Considérant que Monsieur [E] [Y] a soldé son crédit auprès de BMW GROUP FINANCIAL SERVICES par le versement d’un chèque de 11.000 € et qu’une facture a été établie entre ce service de financement et la société NDBM1 le 28 juin 2011, l’intéressé ayant, au final, payé une somme globale de 29.708,35 € pour l’utilisation d’un véhicule BMW pendant 2 ans, n’ayant que 2918 km à son compteur.
Considérant que les modalités de la vente incriminée ont porté préjudice tant au vendeur non professionnel qu’à la société NDBM1 qui s’est vue privée d’une marge raisonnable si le véhicule avait été vendu à sa véritable valeur et que le comportement mercantile de ce salarié, bénéficiant d’une voiture de fonction et n’ayant que 13 mois d’ancienneté, a provoqué chez son employeur une perte de confiance totale qu’une éventuelle annulation de la transaction ne pouvait rétablir.
Considérant qu’il ressort de l’ensemble de ces éléments que Monsieur [C] [Q] a commis une faute grave, que la mise à pied conservatoire était justifiée.

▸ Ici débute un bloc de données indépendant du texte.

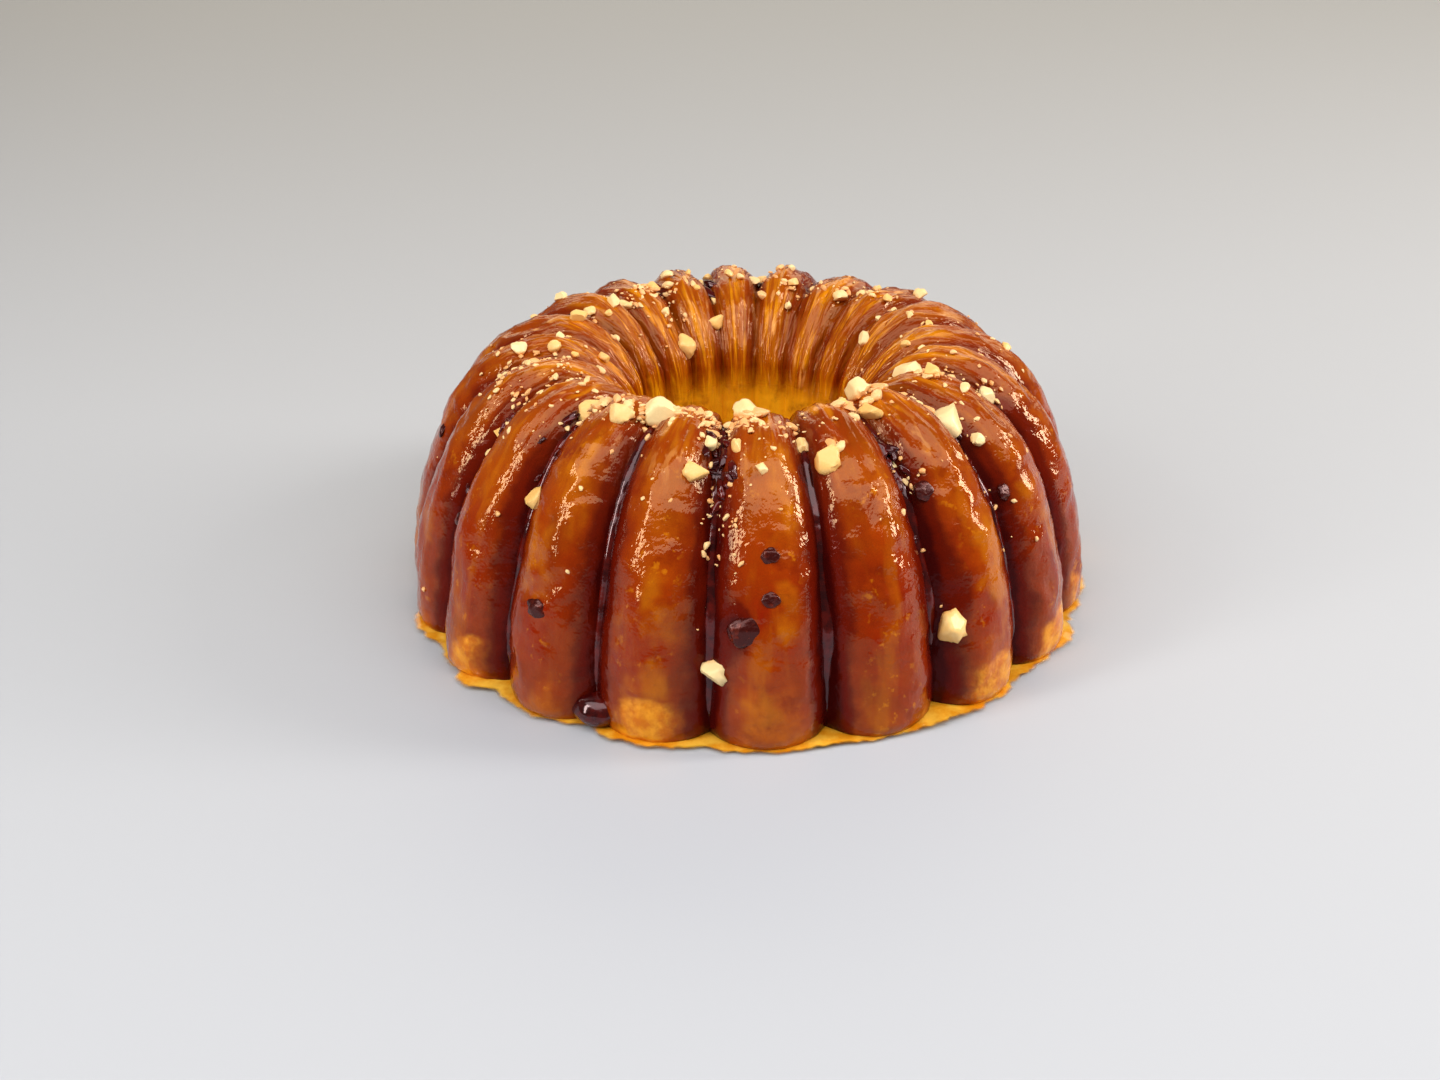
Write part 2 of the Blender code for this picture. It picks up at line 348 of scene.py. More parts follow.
@dataclass(frozen=True)
class CrustFinish:
    """Baked crust under a wet caramel glaze, darker where the glaze lies thick, with painted shade
    towards the grooves, in the glaze's creases and on one flank of each flute, and painted glints
    on the crown.

    The stops give the crust's colour by way, from the foot over the crest into the hole; their
    darker bands low on the sides and just below the crest are partly painted shade.
    """

    stops: tuple[tuple[float, Colour], ...] = (
        (-1.00, linear(182, 88, 4)), (-0.90, linear(152, 54, 2)), (-0.76, linear(134, 24, 1)),
        (-0.56, linear(152, 52, 1)), (-0.34, linear(166, 78, 3)), (-0.18, linear(142, 62, 2)),
        (0.02, linear(214, 130, 7)), (0.50, linear(224, 142, 9)), (0.90, linear(222, 142, 9)),
        (1.20, linear(242, 172, 18)), (2.00, linear(234, 160, 14)),
    )
    blotch: Colour = linear(116, 24, 1)
    umber: Colour = linear(112, 30, 2)
    fleck: Colour = linear(214, 130, 12)
    amber: Colour = linear(222, 120, 6)
    gold: Colour = linear(248, 166, 36)
    # Red, caramel brown and near black towards the grooves: thick caramel and painted groove shade.
    flank_caramel_and_shade: Colour = linear(130, 36, 2)
    caramel: Colour = linear(96, 18, 4)
    black: Colour = linear(62, 7, 5)
    # Painted shade in the glaze's creases, partly caramel gathered there.
    crease_caramel_and_shade: Colour = linear(148, 52, 3)
    sheen: Colour = (1.0, 0.72, 0.42)
    wine: Colour = (1.0, 0.5, 0.55)
    # Painted highlight.
    glint: Colour = linear(240, 168, 92)

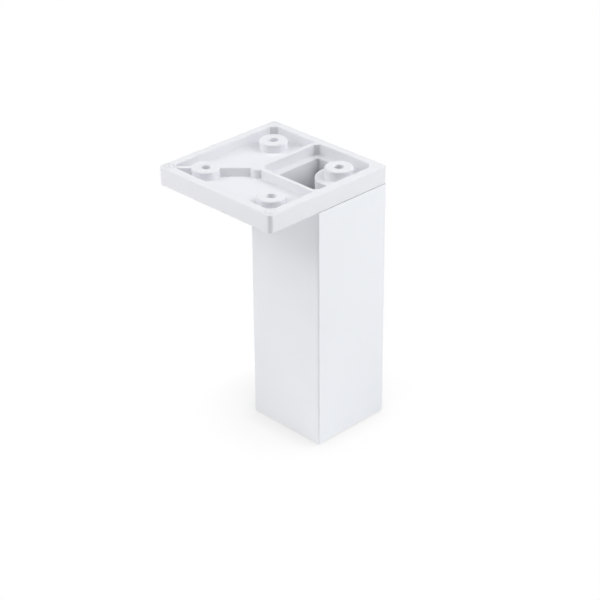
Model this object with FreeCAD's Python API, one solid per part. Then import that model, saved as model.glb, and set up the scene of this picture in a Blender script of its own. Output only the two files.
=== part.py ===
import FreeCAD, Part
import math
import os
from FreeCAD import Vector

# Adjustable cabinet leg: a square tube with an offset moulded mounting plate on top
# and a screw-adjusted glide hidden in its lower end.
# The origin is on the floor, under the middle of the tube, with the foot screwed fully in.
# Z points up. The plate's corner over the tube lies towards +X and -Y.
# All sizes are in millimetres.

# Overall sizes
OVERALL_HEIGHT = 120.0
LEG_SIDE = 40.0
PLATE_SIDE = 67.0
PLATE_THICKNESS = 8.0
FLOOR_GAP = 1.0

# Square tube
TUBE_WALL = 1.5
TUBE_CORNER_RADIUS = 0.6
TUBE_EDGE_BREAK = 0.25

# Mounting plate: tray
PLATE_FLOOR_THICKNESS = 3.6
PLATE_CORNER_RADIUS = 2.0
PLATE_TUBE_CORNER_RADIUS = 1.0
RIM_WALL = 4.0
RIM_OUTER_ROUNDING = 0.8
RIM_INNER_ROUNDING = 0.4
RIM_INNER_CORNER_CUT = 2.4
RIM_RISE = 0.5
MOULD_DRAFT = 2.0

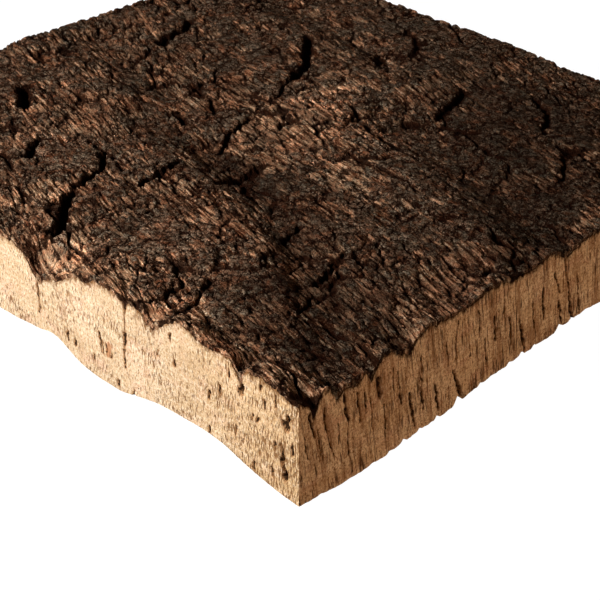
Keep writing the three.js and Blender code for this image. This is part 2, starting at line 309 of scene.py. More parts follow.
def back_height(u, v):
    """The outer bark: broad form, hollows, plates with fissures round them, crust and fibres.
    Gives its height, how deep each place lies in a crack, the crust's share and the fibres' crests."""
    z = held_to(LEFT_TOP, RIGHT_TOP, back_swell, TOP_REACH, u, v)
    s, t = grain(u, v)
    wander_u = u + 1.8 * bumps(u / 9, v / 9, 16) + 1.1 * bumps(u / 3, v / 3, 56)
    wander_v = v + 1.8 * bumps(u / 9, v / 9, 17) + 1.1 * bumps(u / 3, v / 3, 57)
    wander_u = wander_u + 0.5 * bumps(u / 1.5, v / 1.8, 58)
    wander_v = wander_v + 0.5 * bumps(u / 1.5, v / 1.8, 59)
    inland = smooth(0, 12, np.minimum(u, v))
    dug = np.zeros_like(z)
    for run, half, depth in HOLLOWS + RIDGES:
        away = distance_to(run, wander_u, wander_v) / half
        fissure = half < FISSURE_HALF
        fall = depth * np.exp(-away ** (4 if fissure else 2))
        z = z - mix(0.3, 1, inland) * fall
        if fissure:
            dug = dug + fall
    crust = crust_share(u, v)
    fibre = 1 - crust

    crack, lift = joints(s, t, (26, 40), 3, 21, 1.1)
    crack = 1.8 * crack * smooth(-0.1, 0.35, bumps(u / 40, v / 46, 24))
    z = z + mix(0.3, 1, inland) * (0.5 * lift - crack)
    dug = dug + crack
    crack, lift = joints(s, t, (10, 14), 1.6, 27, 0.7)
    crack = 1.0 * crack * smooth(-0.2, 0.4, bumps(u / 15, v / 17, 34))
    z = z + mix(0.5, 1, inland) * (0.4 * lift - crack)
    dug = dug + crack

    crack, lift = joints(u + 0.1 * v, v, (4.6, 5.4), 0.9, 66, 0.34)
    crack = 0.6 * crust * crack * smooth(-0.5, 0.2, bumps(u / 8, v / 8, 35))
    z = z + crust * (0.55 + 0.25 * lift) - crack
    dug = dug + 1.6 * crack

    crack, lift = joints(s, t, (1.5, 13), 0.6, 46, 0.34)
    crack = 0.3 * fibre * crack
    z = z + 0.4 * fibre * lift - crack
    dug = dug + 1.8 * crack - 0.5 * fibre * lift
    crack, lift = joints(s, t, (4.2, 20), 0.8, 49, 0.5)
    crack = 0.6 * fibre * crack
    z = z + 0.5 * fibre * lift - crack
    dug = dug + 1.4 * crack
    crest = 1 - np.abs(2.6 * bumps(s / 1.5, t / 24, 47))
    z = z + 0.22 * fibre * np.maximum(crest, -1)
    rough = 0.1 * bumps(u / 0.9, v / 1.1, 69) + 0.14 * bumps(s / 2.2, t / 3, 70)
    return z + rough, dug - 2 * rough, crust, np.clip(crest, 0, 1)


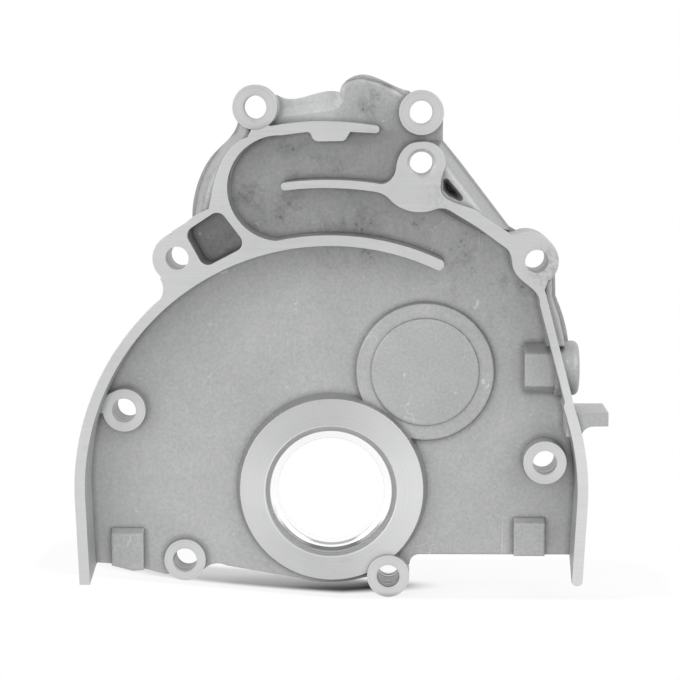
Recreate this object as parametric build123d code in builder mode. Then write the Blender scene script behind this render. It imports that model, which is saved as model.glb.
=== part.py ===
from build123d import *
import os

os.makedirs("parts", exist_ok=True)

# All sizes in mm. X runs right, Z up, Y back from the machined joint face (y = 0).
# The origin is on the axis of the shaft opening, in the joint face.

# Depths behind the joint face
floor_depth = 19.5
plate_thickness = 4.5
plate_back = floor_depth + plate_thickness
shoulder_depth = 2.5
square_pocket_depth = 20.5

# The D-shaped cavity: its wall follows one circle round the shaft
cavity_center = (0.3, 2.3)
cavity_radius = 96.2
wall_thickness = 4.1
outer_radius = cavity_radius + wall_thickness
left_edge = cavity_center[0] - outer_radius
right_edge = cavity_center[0] + outer_radius
leg_bottom = -34.9
left_leg_lean = 1.4
right_leg_lean = 1.9

# Bolt holes, all for M8
bolt_hole_diameter = 9.0
wide_hole_diameter = 9.5
boss_diameter = 17.0
ear_diameter = 19.0
upper_boss_diameter = 17.2
spot_face_diameter = 17.2
bolt_head_room = 15.2
countersink_diameter = 11.4
left_ear_hole = (-58.7, 93.8)
right_ear_hole = (80.0, 92.4)
top_left_hole = (-28.3, 151.7)
top_right_hole = (35.6, 149.5)
upper_bolt_spacing = 19.4
upper_inner_hole = (top_right_hole[0], top_right_hole[1] - upper_bolt_spacing)
left_floor_hole = (-81.8, 32.4)
right_floor_hole = (84.4, 12.3)
lower_left_hole = (-58.6, -28.5)
lowest_hole = (22.7, -33.8)

# Front and back faces of the bolt bosses
left_floor_boss = (13.6, 32.4)
right_floor_boss = (9.7, 28.5)
lower_left_boss = (16.5, 31.7)
lowest_boss = (12.0, 37.4)
top_left_boss = (0.8, 12.0)
bolt_head_center = (top_left_hole[0] - 0.5, top_left_hole[1] + 0.8)
upper_right_spot_face = 22.0
right_ear_back = 27.0

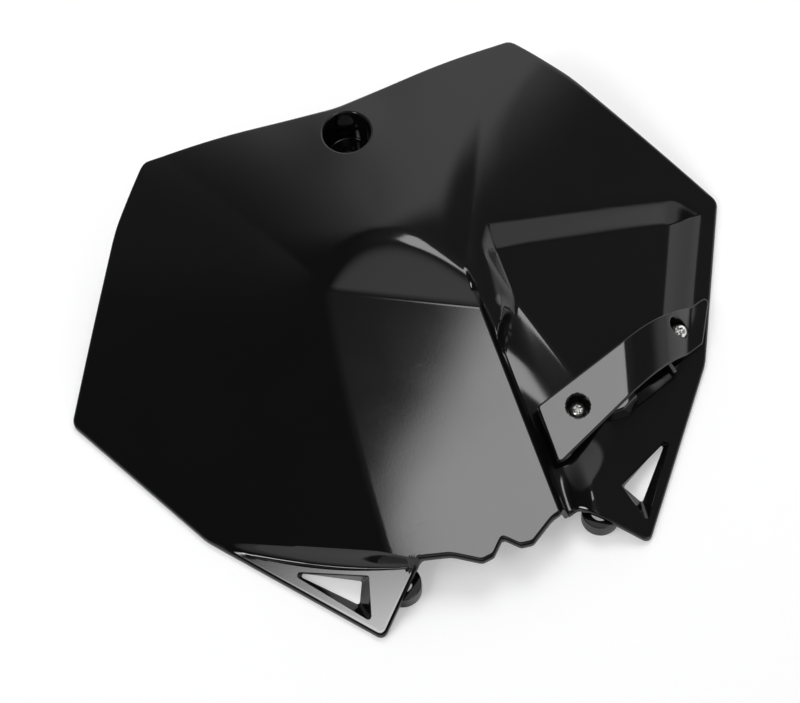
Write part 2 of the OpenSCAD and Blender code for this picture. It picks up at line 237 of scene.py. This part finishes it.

Considérant qu’il résulte des articles L. 1234-1 & L. 1234-9 du code du travail que, lorsque le licenciement est motivé pour une faute grave, le salarié n’a droit ni à un préavis ni à une indemnité de licenciement ; qu’il y a lieu de réformer le jugement entrepris, d’ordonner le remboursement des sommes versées par la société NDBM1 à Monsieur [C] [Q] au titre de l’exécution provisoire et de débouter l’intimé de son appel incident tendant au paiement d’une somme de 54834.00€ à titre de dommages et intérêts.
Considérant qu’en vertu de l’article 700 du code de procédure civile, il appartient à Monsieur [C] [Q] dont l’argumentation est rejetée de supporter la charge des dépens en versant à l’appelante une indemnité de 800 € au titre des frais irrépétibles exposés et d’être débouté de sa propre demande sur ce fondement.